Rather than collecting rain gauge data at each site, Scasta uses precipitation data collected by the BLM in nearby Saratoga and extrapolated from weather stations in the region. Still, even if the location is not exact, “we have over three decades of tracking that relationship,” he says.
He’s using this information to determine when in the spring ranchers can reasonably predict summer forage production based on precipitation levels. “The big thing we’re interested in now is what the trigger is for ranchers in terms of making decisions about ranch management—when in the spring should they make decisions?”

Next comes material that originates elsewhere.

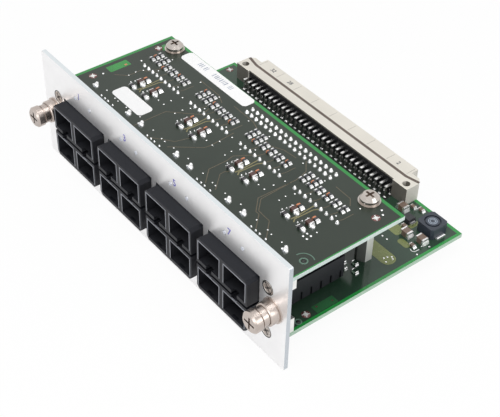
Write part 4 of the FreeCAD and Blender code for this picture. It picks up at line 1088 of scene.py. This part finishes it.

In addition to potential use in planning for drought conditions, the dataset has been useful for local ranchers making drought claims. “If they get in that scenario, they need third-party unbiased evidence,” Scasta explains. “That’s the other value of continuing the project.”
Passing the torch
In recent years, Scasta has taken on the responsibility of working with the Saratoga-Encampment-Rawlins Conservation District, Wyoming Game and Fish Department, Bureau of Land Management, and extension colleagues to ensure data collection continues.
While Scasta handles event coordination, Smith and Fiedler still attend the annual clipping trip each year. “Mike understands the academic institution, but he also understands all the issues out in the state,” Scasta says. “He’s a phenomenal resource and knows practically everybody in Wyoming. I learn so much every time we get in the truck.”
Scasta hopes to see the project hit the 40-year mark. “If it continues, it’ll be because of Derek and other people who are here,” Smith reflects. “But I’ll always come over and clip.”
July 18, 2024, will mark the 38th year of data collection. There’s not many scientists—in Wyoming or otherwise—who can claim that kind of legacy.